Give the material again in full, matching it exactly.

══════

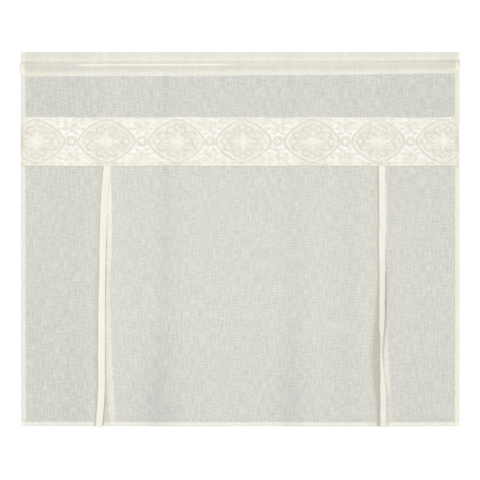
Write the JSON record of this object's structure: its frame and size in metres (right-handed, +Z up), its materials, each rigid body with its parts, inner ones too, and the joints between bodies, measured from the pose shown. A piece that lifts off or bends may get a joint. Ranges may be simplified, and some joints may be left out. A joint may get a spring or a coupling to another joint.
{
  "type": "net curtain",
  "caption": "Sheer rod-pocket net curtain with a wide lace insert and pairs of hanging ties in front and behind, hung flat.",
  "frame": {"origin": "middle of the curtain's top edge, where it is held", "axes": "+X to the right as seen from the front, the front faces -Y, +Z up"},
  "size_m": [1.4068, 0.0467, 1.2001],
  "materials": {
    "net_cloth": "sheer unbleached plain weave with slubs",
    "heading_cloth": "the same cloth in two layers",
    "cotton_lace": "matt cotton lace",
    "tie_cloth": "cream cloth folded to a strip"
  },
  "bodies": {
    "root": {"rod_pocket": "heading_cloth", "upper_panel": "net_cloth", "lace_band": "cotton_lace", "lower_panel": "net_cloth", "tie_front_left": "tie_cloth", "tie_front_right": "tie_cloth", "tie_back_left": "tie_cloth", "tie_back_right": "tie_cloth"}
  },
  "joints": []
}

══════

### RIGHT ANSWER
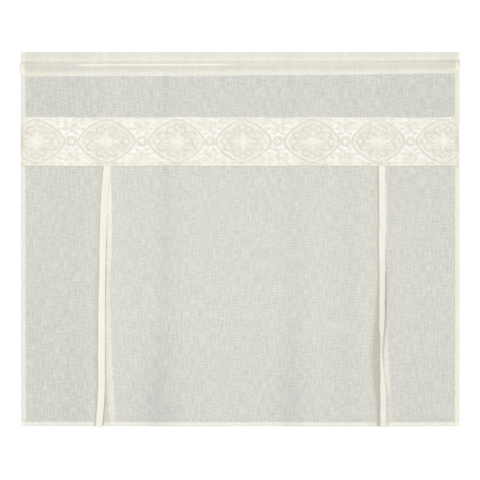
Write the JSON record of this object's structure: its frame and size in metres (right-handed, +Z up), its materials, each rigid body with its parts, inner ones too, and the joints between bodies, measured from the pose shown. A piece that lifts off or bends may get a joint. Ranges may be simplified, and some joints may be left out. A joint may get a spring or a coupling to another joint.
{
  "type": "net curtain",
  "caption": "Sheer rod-pocket net curtain with a wide lace insert and pairs of hanging ties in front and behind, hung flat.",
  "frame": {"origin": "middle of the curtain's top edge, where it is held", "axes": "+X to the right as seen from the front, the front faces -Y, +Z up"},
  "size_m": [1.4068, 0.0467, 1.2001],
  "materials": {
    "net_cloth": "sheer unbleached plain weave with slubs",
    "heading_cloth": "the same cloth in two layers",
    "cotton_lace": "matt cotton lace",
    "tie_cloth": "cream cloth folded to a strip"
  },
  "bodies": {
    "root": {"rod_pocket": "heading_cloth", "upper_panel": "net_cloth", "lace_band": "cotton_lace", "lower_panel": "net_cloth", "tie_front_left": "tie_cloth", "tie_front_right": "tie_cloth", "tie_back_left": "tie_cloth", "tie_back_right": "tie_cloth"}
  },
  "joints": []
}